Saturday, 14 November 2015

Attuned Dramaturgy: Trust You To Kill Me @ Sloans, Glasgow

Attune Theatre present 
Trust You To Kill Me 
Sloans as part of Wee Theatres Glasgow

November 24th multiple performances from 7pm

Hannah works in a job that deals with life and death, literally. Her office allocates resources to those in need and it's her job to decide who gets help and who doesn't. 

Naturally she is getting a little tired of this, but when she gets the case of someone she knows, she has a real fight on her hands.
Trust You To Kill Me is written and directed by Stewart Schiller and created in collaboration with his partner at Attune Theatre Simon Devon. It makes use of Attune's distinctive style of confronting serious issues with a darkly comic tone. 

 Stewart Schiller takes on the Vile generic questioning...

1. Inspiration
The show is inspired by my time working in an office that dealt with PPI complaints. Though we were often dealing with complaints relating to large sums of money you'd never know by the way the way the people doing the cases behaved. 

I found the dissonance between talking to someone about general trivia (i.e. how great was the last episode of Game of Thrones, Parks and Recreation, etc.?) whilst you were deciding whether or not someone should get £15,000 interesting.

Also related to the ins and outs of the job, for fairness, you had to have a process by which every case was judged but that could result someone getting money, or not getting money, for very pedantic reasons. Since this is a common feature of our current corporate culture, it got me wondering what would happen when more Government functions were privatised.

2. The Team
The team are all people I've worked with before. In the cast, I

believe they all bring something interesting to the role unique to them. To me, casting's not about asking an actor to disappear in a role. It's about finding something in that actor that is interesting to bring to the character, which then in turn makes their performance unique. 

There was another version of this play done at an earlier stage in development, with a completely different cast. This version of the show will feel very different because of those changes.

3. The Venue
The Wee Theatres Glasgow night is an interesting night where the audience are presented with three pieces or one depending on their preference. So you could come see our play, or you could some our play, some short films and take in a bit of music all in one night. For me, this makes the experience very cosmopolitan.

The Wee Theatres night takes place in Sloans bar in a variety of spaces. There are no traditional theatres spaces in the venue and no stages. That felt like a good fit for this play, because that means the audience will be very close to the action, which removes the sense of distance you often get in conventional theatre performance. 

Considering the decisions these characters are making, I think that closeness to the characters will really make you feel the weight of their decisions.

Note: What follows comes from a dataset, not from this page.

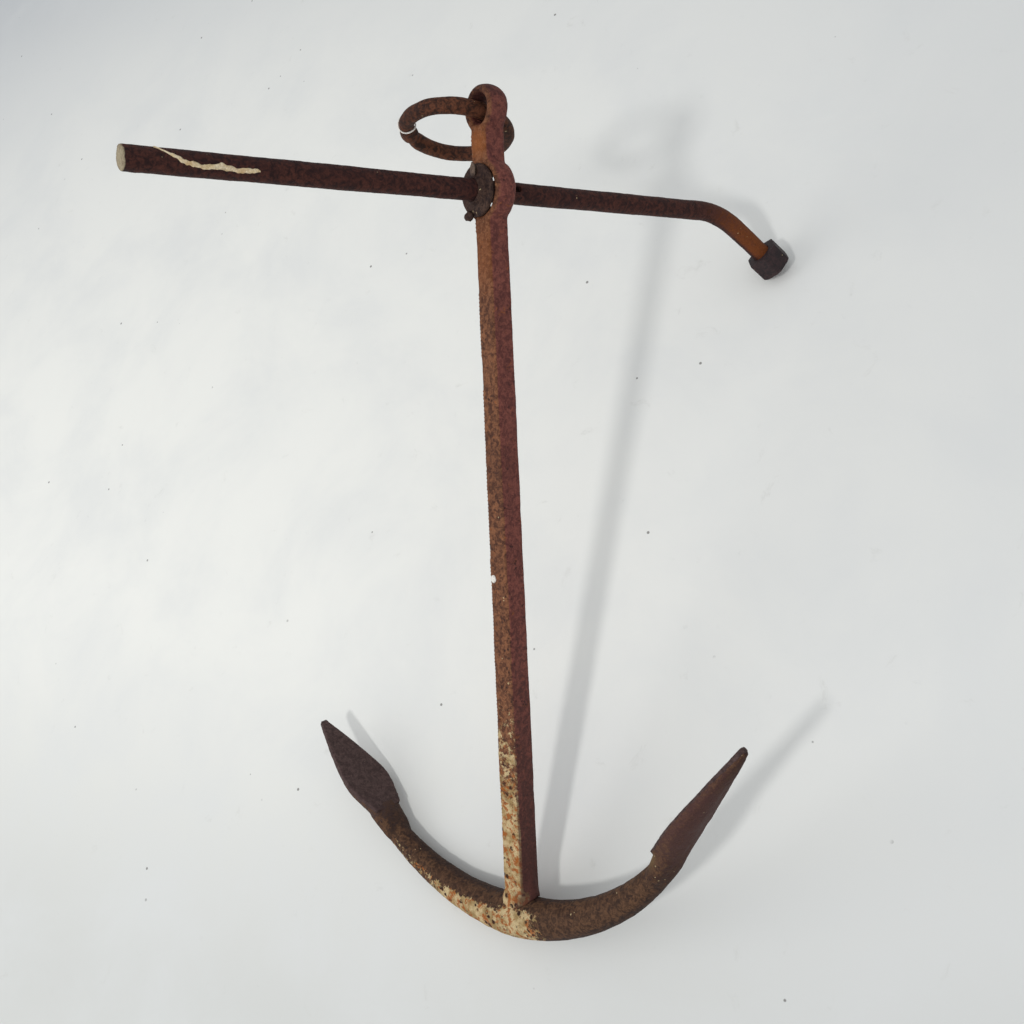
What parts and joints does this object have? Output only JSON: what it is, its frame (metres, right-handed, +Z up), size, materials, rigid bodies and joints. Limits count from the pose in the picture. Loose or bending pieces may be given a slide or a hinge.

4. Is This Typical to our Process?
To some extent, we don't have a 'typical process' as the shows we

tackle are very eclectic. But this show is maybe one of the simplest shows we've put together and one of the challenges for us to embrace that simplicity. 

So that means resisting the urge to over choreographic the movement, or explain too much in the dialogue, and just the simplicity of the concept breathe, use stillness in the performance and let the script have elements which are not fully explored, just hinted at.

5. Audience Experience
I hope the audience think about what the characters are doing and how that effects the people not in the room.

I hope they consider how realistic the concept of an office like the one in the show is. 

And maybe just ask are there answers to the problems the characters face? 

6. Tradition
If I were to pin down to any one tradition. It's drawn a lot of inspiration from writers like Pinter, and Beckett. In the sense, that the plot is quite light, whilst the concepts the characters are dealing with are quite heavy. In the sense, whilst there's not a lot of obvious action, there is still a lot for the actors to get their teeth into.

7. Further Questions
Something that's important for me in my process is the transition from an idea to a script, and then script to performances as a lot of choices and changes can happen in that time. 

One thing I've discovered in the process, that I was discussing with the actors, is when the idea started out, there was a lot more complexity to the idea, which has generally eroded away through development as it just wasn't necessary. 

The core concept, that there is this office that decides whether some people live or others die, which works exactly like a lot of offices in Glasgow's city centre, has been that's very easy for people to engage with and what's refined into this sharper simple show.

Attune Theatre have had work on in various Scottish venues, in particular, Glasgow. They have also taken two productions to London's Lost Theatre, with their production Belief Beyond Hope receiving much acclaim from Times Theatre Critic Jeremy Kingston*, and most recently Life is Shrinking which premièred at the World of Film Festival, which was described as “Overall, a well written piece for all lovers of the dark and twisted” by TV Bomb, and a “dark modern fairy tale gem” by Mumble Theatre.